Directive
Pull each line holding the word "axes" from the data.

Raw records

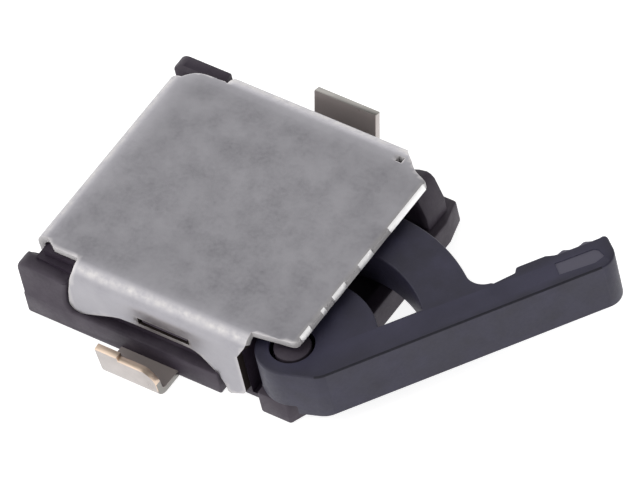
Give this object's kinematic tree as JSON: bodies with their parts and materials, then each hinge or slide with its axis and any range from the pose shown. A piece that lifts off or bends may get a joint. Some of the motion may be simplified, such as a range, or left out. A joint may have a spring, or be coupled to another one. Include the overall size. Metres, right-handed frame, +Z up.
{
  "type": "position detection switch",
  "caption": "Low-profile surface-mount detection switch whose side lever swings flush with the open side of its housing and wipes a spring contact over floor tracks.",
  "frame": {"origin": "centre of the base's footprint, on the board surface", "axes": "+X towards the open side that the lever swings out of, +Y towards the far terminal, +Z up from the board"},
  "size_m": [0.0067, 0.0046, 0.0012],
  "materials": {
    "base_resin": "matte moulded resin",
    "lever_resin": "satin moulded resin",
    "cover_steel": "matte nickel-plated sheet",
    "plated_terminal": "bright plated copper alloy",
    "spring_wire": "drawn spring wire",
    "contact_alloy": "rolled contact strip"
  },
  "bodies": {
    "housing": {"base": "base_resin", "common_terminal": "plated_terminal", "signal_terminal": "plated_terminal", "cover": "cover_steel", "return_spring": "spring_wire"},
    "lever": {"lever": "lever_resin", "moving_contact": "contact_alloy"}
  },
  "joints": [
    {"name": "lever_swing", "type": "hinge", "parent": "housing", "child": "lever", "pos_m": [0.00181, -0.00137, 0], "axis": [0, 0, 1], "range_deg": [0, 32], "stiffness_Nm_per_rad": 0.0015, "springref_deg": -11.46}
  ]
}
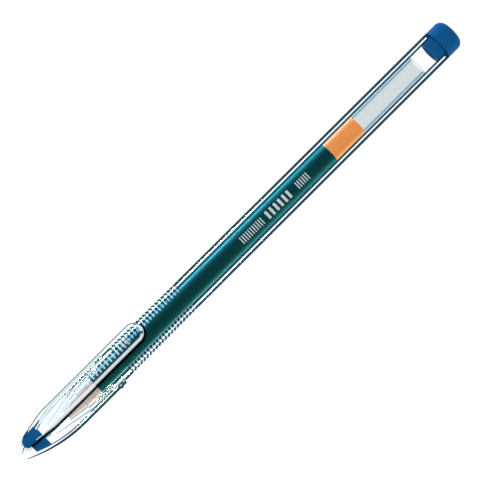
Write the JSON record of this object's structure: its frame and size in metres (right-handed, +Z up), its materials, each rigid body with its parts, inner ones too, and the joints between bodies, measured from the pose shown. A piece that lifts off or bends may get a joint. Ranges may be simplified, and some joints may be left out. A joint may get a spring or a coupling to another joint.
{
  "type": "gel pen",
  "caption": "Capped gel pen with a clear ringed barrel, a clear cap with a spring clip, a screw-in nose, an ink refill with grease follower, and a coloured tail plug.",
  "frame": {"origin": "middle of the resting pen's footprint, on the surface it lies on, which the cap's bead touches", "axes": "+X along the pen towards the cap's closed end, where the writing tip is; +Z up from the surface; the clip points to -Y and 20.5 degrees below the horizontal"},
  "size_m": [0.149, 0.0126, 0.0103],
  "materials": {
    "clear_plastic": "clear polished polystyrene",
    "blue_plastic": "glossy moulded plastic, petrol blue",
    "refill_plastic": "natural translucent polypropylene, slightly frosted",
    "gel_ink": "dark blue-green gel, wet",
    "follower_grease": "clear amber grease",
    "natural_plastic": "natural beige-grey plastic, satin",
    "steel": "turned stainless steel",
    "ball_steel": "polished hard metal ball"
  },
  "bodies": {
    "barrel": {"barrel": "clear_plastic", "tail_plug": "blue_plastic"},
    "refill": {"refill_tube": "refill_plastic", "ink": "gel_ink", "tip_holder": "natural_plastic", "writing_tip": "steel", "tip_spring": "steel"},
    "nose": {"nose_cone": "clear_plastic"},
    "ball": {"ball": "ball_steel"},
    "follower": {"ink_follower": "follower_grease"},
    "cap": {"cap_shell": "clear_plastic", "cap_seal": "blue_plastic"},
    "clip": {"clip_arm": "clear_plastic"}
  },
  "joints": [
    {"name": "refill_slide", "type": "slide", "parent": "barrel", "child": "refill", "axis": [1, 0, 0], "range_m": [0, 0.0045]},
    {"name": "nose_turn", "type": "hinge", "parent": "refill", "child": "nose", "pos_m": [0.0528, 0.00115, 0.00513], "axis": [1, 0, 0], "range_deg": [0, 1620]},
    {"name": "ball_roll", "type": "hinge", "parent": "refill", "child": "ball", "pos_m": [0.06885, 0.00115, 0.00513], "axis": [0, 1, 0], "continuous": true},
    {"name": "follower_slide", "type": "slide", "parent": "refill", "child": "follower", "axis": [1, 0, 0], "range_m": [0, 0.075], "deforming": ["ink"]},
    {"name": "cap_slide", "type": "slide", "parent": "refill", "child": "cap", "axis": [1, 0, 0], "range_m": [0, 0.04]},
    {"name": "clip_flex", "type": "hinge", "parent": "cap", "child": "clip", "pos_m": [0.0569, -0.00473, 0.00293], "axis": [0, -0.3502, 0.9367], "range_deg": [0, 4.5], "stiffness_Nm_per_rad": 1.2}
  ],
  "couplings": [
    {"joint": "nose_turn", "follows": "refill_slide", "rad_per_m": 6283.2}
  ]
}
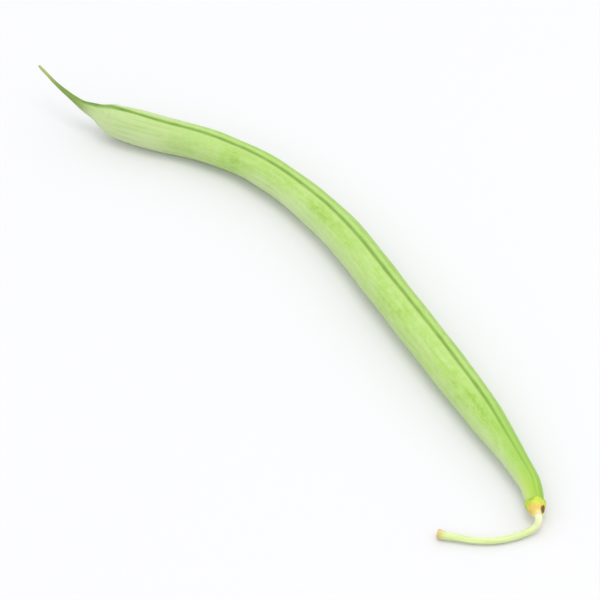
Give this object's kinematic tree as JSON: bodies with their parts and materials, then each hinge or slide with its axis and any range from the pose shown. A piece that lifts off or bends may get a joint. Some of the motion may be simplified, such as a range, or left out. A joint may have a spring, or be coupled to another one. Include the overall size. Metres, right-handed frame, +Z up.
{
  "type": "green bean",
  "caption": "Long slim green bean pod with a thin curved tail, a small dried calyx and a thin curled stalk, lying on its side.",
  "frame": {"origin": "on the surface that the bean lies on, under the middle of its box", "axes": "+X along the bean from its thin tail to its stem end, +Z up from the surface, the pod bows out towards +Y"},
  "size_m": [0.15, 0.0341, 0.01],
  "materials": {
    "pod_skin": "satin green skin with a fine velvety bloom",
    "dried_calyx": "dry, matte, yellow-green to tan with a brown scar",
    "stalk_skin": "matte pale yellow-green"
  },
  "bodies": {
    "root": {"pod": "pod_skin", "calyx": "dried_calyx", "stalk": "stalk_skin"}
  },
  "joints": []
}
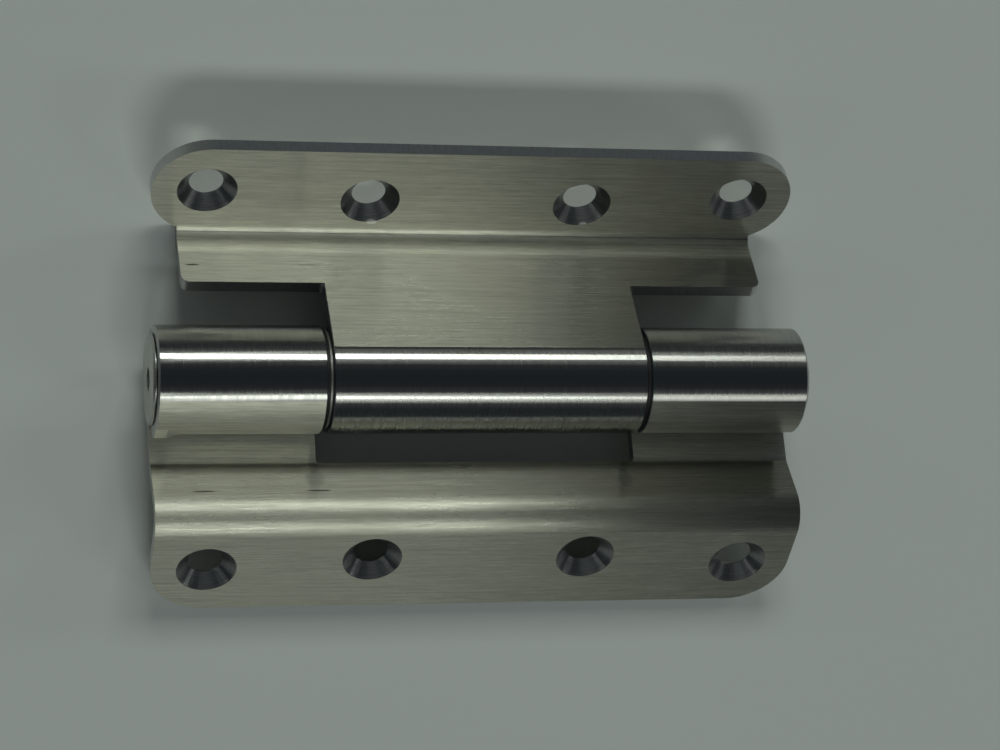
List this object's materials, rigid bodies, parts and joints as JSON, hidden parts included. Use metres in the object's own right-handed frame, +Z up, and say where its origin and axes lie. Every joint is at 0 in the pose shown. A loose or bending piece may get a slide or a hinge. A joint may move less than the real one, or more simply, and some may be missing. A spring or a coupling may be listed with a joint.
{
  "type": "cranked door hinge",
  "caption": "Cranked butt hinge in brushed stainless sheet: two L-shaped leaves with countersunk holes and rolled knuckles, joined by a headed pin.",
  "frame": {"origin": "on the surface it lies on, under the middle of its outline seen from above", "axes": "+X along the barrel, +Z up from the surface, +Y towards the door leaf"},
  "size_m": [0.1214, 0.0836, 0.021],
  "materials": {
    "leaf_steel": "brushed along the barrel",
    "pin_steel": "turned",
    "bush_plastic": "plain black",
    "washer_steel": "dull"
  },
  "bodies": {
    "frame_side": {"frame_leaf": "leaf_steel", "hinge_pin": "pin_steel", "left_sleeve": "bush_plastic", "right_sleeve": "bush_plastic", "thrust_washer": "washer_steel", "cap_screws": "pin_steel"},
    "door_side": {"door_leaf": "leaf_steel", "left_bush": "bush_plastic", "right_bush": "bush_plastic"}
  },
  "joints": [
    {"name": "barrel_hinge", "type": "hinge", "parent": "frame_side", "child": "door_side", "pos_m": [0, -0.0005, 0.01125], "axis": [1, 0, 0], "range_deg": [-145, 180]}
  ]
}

* * *

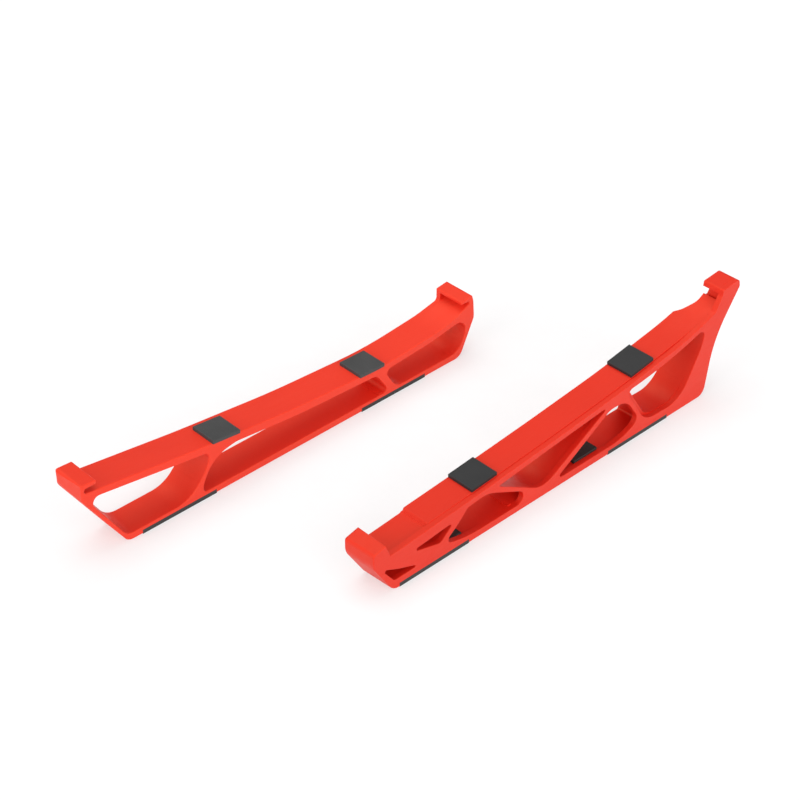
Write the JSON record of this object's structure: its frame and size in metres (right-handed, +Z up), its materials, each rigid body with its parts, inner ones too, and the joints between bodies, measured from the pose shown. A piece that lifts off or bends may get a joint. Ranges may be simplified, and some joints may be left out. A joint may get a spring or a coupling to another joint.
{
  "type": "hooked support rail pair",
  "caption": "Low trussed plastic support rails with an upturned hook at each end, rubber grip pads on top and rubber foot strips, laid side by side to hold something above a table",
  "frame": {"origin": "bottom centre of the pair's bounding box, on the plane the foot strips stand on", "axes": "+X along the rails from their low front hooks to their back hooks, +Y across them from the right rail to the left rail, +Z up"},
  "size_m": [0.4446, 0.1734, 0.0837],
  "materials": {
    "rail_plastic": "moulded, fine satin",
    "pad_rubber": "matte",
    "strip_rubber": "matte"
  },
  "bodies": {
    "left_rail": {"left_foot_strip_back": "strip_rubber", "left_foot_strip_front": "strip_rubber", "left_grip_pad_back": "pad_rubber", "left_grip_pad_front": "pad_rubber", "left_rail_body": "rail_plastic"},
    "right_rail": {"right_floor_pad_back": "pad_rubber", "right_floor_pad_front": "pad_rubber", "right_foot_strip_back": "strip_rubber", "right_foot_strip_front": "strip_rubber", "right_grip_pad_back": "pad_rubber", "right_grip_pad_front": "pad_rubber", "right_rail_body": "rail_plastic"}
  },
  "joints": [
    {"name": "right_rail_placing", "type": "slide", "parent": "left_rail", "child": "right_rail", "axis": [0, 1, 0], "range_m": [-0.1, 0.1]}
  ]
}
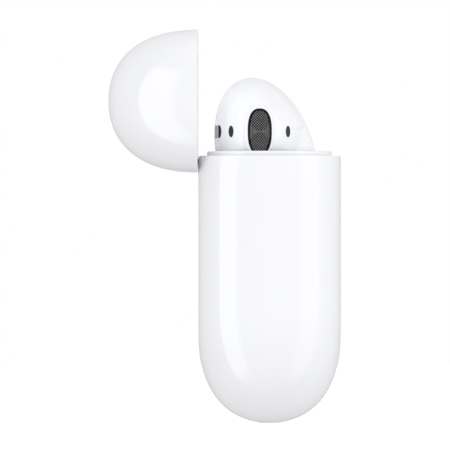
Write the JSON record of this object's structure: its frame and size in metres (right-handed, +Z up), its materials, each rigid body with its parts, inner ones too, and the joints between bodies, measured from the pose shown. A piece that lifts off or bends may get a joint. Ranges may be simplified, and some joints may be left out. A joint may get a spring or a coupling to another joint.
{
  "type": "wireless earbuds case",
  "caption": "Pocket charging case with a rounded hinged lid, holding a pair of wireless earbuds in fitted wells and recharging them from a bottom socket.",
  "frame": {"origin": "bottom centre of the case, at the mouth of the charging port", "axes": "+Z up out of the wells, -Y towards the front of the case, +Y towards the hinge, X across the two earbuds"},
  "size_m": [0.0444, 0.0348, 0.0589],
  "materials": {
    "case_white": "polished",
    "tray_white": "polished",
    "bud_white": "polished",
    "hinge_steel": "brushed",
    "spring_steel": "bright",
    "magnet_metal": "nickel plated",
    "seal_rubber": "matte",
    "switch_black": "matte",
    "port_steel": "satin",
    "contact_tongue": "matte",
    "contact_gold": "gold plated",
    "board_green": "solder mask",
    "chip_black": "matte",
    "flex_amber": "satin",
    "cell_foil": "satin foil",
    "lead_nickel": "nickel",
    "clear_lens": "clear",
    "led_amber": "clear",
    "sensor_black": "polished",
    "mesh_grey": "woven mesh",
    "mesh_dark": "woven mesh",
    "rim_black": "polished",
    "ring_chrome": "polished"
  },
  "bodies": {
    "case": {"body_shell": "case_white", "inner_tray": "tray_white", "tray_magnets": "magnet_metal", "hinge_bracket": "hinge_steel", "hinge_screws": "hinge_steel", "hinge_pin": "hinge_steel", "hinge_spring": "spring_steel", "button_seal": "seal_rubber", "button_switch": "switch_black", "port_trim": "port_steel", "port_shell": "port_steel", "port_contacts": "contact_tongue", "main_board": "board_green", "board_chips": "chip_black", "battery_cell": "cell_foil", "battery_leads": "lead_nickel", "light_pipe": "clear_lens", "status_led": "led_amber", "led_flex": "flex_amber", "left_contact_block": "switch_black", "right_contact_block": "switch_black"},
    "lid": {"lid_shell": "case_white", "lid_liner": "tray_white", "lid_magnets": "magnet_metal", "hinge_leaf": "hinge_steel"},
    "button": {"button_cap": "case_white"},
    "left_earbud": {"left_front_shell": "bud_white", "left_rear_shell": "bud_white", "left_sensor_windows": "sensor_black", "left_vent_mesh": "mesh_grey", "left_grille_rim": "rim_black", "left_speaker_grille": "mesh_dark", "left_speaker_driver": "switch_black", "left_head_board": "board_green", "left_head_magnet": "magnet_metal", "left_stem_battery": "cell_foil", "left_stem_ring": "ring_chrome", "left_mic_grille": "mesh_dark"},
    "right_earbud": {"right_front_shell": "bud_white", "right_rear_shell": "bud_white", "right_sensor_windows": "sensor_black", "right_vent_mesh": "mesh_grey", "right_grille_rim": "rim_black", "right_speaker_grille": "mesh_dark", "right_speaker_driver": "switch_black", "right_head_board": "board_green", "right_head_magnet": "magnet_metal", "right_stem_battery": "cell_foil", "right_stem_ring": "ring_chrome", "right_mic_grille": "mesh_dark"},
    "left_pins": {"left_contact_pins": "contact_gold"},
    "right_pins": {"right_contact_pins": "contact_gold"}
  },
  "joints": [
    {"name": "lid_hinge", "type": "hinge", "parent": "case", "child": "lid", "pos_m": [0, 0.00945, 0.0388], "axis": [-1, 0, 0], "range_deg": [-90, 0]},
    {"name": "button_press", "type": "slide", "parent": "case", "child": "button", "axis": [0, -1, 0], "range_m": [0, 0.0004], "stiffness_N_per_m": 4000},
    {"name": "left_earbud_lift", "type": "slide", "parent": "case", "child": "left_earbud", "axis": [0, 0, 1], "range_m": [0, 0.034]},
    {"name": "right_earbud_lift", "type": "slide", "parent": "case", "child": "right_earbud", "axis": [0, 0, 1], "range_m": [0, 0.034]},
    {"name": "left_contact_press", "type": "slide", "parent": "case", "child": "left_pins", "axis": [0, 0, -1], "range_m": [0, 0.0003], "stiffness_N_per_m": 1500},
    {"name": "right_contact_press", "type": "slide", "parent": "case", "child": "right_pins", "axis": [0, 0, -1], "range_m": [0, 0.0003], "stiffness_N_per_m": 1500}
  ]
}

Completed task
  "frame": {"origin": "centre of the base's footprint, on the board surface", "axes": "+X towards the open side that the lever swings out of, +Y towards the far terminal, +Z up from the board"},
  "frame": {"origin": "middle of the resting pen's footprint, on the surface it lies on, which the cap's bead touches", "axes": "+X along the pen towards the cap's closed end, where the writing tip is; +Z up from the surface; the clip points to -Y and 20.5 degrees below the horizontal"},
  "frame": {"origin": "on the surface that the bean lies on, under the middle of its box", "axes": "+X along the bean from its thin tail to its stem end, +Z up from the surface, the pod bows out towards +Y"},
List this object's materials, rigid bodies, parts and joints as JSON, hidden parts included. Use metres in the object's own right-handed frame, +Z up, and say where its origin and axes lie. Every joint is at 0 in the pose shown. A loose or bending piece may get a slide or a hinge. A joint may move less than the real one, or more simply, and some may be missing. A spring or a coupling may be listed with a joint.
  "frame": {"origin": "on the surface it lies on, under the middle of its outline seen from above", "axes": "+X along the barrel, +Z up from the surface, +Y towards the door leaf"},
  "frame": {"origin": "bottom centre of the pair's bounding box, on the plane the foot strips stand on", "axes": "+X along the rails from their low front hooks to their back hooks, +Y across them from the right rail to the left rail, +Z up"},
  "frame": {"origin": "bottom centre of the case, at the mouth of the charging port", "axes": "+Z up out of the wells, -Y towards the front of the case, +Y towards the hinge, X across the two earbuds"},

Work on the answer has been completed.